— begin SUPPLIED INFORMATION —
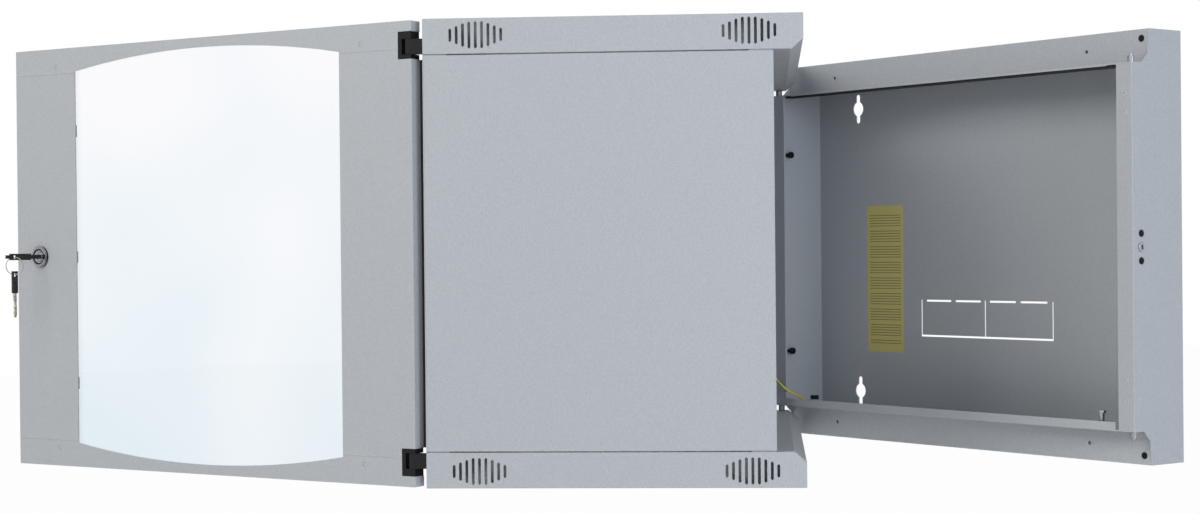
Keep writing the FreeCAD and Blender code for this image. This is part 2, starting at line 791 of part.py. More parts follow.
def latch_hook():
    """Hook plate that drops its notch over the keeper pin when the plug turns a quarter."""
    piece = new_piece("latch_hook")
    notch_low = "latch_reach-keeper_pin/2-1.3"
    notch_high = "latch_reach+keeper_pin/2+0.3"
    edge, back = "-latch_setback-hook_half_width", "-latch_setback+hook_half_width"
    notch_end = "-latch_setback+keeper_pin/2+0.5"
    add(piece, "YZ", [
        poly([(edge, "-hook_half_width"), (back, "-hook_half_width"), (back, "hook_tip"), (edge, "hook_tip"),
              (edge, notch_high), (notch_end, notch_high), (notch_end, notch_low), (edge, notch_low)]),
        circle("-latch_setback", "0", "latch_stub+running_fit"),
    ], "hook_x", "hook_x+hook_thick")


# Cabinet body

def cover(name, way):
    """Top or bottom cover: folded pan with flanks, rear plate for the pins and the vent slots."""
    piece = new_piece(name)
    flank = "(height/2-flank)"
    rear_low = "(height/2-rear_flange)"
    front, rear = BODY_FRONT, BODY_REAR
    outline = [
        (front, flank), (front, COVER_TOP), (rear, COVER_TOP), (rear, rear_low),
        (rear + "-rear_slant", COVER_PLATE), (rear + "-cover_plate_reach", COVER_PLATE),
        (rear + "-cover_plate_reach", COVER_PLATE + "+sheet"), (rear + "-rear_slant-sheet/3", COVER_PLATE + "+sheet"),
        (rear + "-sheet", rear_low + "+sheet/2"), (rear + "-sheet", COVER_TOP + "-sheet"),
        (front + "+sheet", COVER_TOP + "-sheet"), (front + "+sheet", flank + "+sheet"),
        (front + "+front_return", flank + "+sheet"), (front + "+front_return", flank),
    ]
    flank_outline = [(front, flank), (front, COVER_TOP), (rear, COVER_TOP), (rear, rear_low),
                     (rear + "-rear_slant", flank)]
    add(piece, "YZ", [poly([(y, "%d*(%s)" % (way, z)) for y, z in outline])], "-" + INNER_SIDE, INNER_SIDE)
    for side in (1, -1):
        add(piece, "YZ", [poly([(y, "%d*(%s)" % (way, z)) for y, z in flank_outline])],
            *span(side, INNER_SIDE, "width/2"))
    vents = []
    for centre in (front + "+vent_centre", rear + "-vent_centre"):
        vents += vent_slots(centre, "%d*(height/2-vent_drop)" % way)
    cut(piece, "YZ", vents, "-width/2-sheet", "width/2+sheet")
    low, high = span(way, COVER_PLATE + "-sheet", "tongue_height/2+pin_reach+sheet")
    cut(piece, "XY", [circle("-pin_x", PIN_Y, "pin_diameter+2*pin_fit")], low, high)
    cut(piece, "XY", [rect("pin_x-pin_notch/2", PIN_Y + "-pin_notch/2", "pin_x+pin_notch/2", rear + "+sheet")],
        low, high)
    on_body(piece)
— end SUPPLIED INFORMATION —
### WHAT YOU WILL DO
Reproduce the entire listing word for word.

### SOLUTION TO THIS EXERCISE
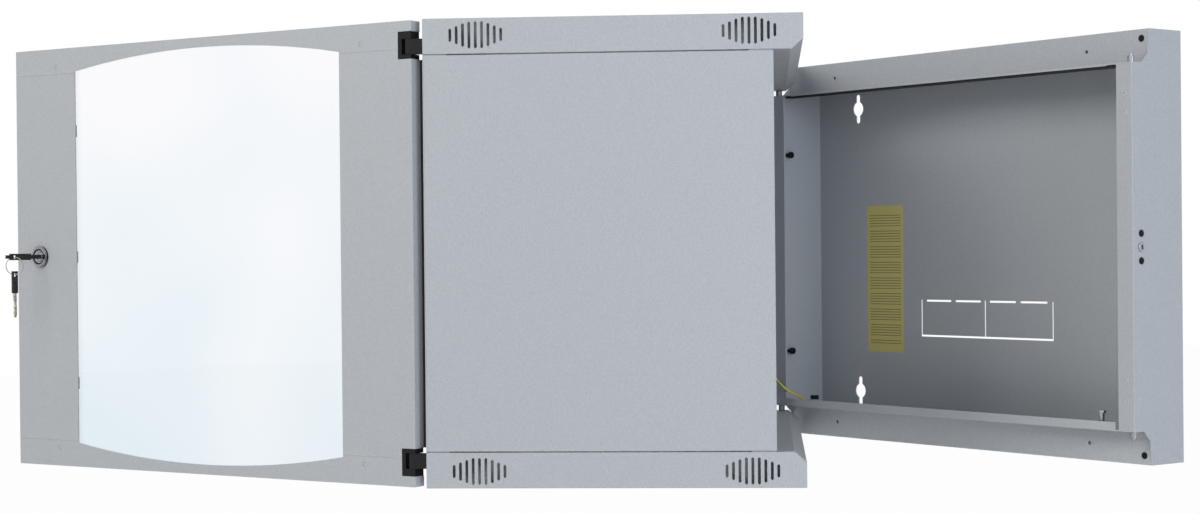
Keep writing the FreeCAD and Blender code for this image. This is part 2, starting at line 791 of part.py. More parts follow.
def latch_hook():
    """Hook plate that drops its notch over the keeper pin when the plug turns a quarter."""
    piece = new_piece("latch_hook")
    notch_low = "latch_reach-keeper_pin/2-1.3"
    notch_high = "latch_reach+keeper_pin/2+0.3"
    edge, back = "-latch_setback-hook_half_width", "-latch_setback+hook_half_width"
    notch_end = "-latch_setback+keeper_pin/2+0.5"
    add(piece, "YZ", [
        poly([(edge, "-hook_half_width"), (back, "-hook_half_width"), (back, "hook_tip"), (edge, "hook_tip"),
              (edge, notch_high), (notch_end, notch_high), (notch_end, notch_low), (edge, notch_low)]),
        circle("-latch_setback", "0", "latch_stub+running_fit"),
    ], "hook_x", "hook_x+hook_thick")


# Cabinet body

def cover(name, way):
    """Top or bottom cover: folded pan with flanks, rear plate for the pins and the vent slots."""
    piece = new_piece(name)
    flank = "(height/2-flank)"
    rear_low = "(height/2-rear_flange)"
    front, rear = BODY_FRONT, BODY_REAR
    outline = [
        (front, flank), (front, COVER_TOP), (rear, COVER_TOP), (rear, rear_low),
        (rear + "-rear_slant", COVER_PLATE), (rear + "-cover_plate_reach", COVER_PLATE),
        (rear + "-cover_plate_reach", COVER_PLATE + "+sheet"), (rear + "-rear_slant-sheet/3", COVER_PLATE + "+sheet"),
        (rear + "-sheet", rear_low + "+sheet/2"), (rear + "-sheet", COVER_TOP + "-sheet"),
        (front + "+sheet", COVER_TOP + "-sheet"), (front + "+sheet", flank + "+sheet"),
        (front + "+front_return", flank + "+sheet"), (front + "+front_return", flank),
    ]
    flank_outline = [(front, flank), (front, COVER_TOP), (rear, COVER_TOP), (rear, rear_low),
                     (rear + "-rear_slant", flank)]
    add(piece, "YZ", [poly([(y, "%d*(%s)" % (way, z)) for y, z in outline])], "-" + INNER_SIDE, INNER_SIDE)
    for side in (1, -1):
        add(piece, "YZ", [poly([(y, "%d*(%s)" % (way, z)) for y, z in flank_outline])],
            *span(side, INNER_SIDE, "width/2"))
    vents = []
    for centre in (front + "+vent_centre", rear + "-vent_centre"):
        vents += vent_slots(centre, "%d*(height/2-vent_drop)" % way)
    cut(piece, "YZ", vents, "-width/2-sheet", "width/2+sheet")
    low, high = span(way, COVER_PLATE + "-sheet", "tongue_height/2+pin_reach+sheet")
    cut(piece, "XY", [circle("-pin_x", PIN_Y, "pin_diameter+2*pin_fit")], low, high)
    cut(piece, "XY", [rect("pin_x-pin_notch/2", PIN_Y + "-pin_notch/2", "pin_x+pin_notch/2", rear + "+sheet")],
        low, high)
    on_body(piece)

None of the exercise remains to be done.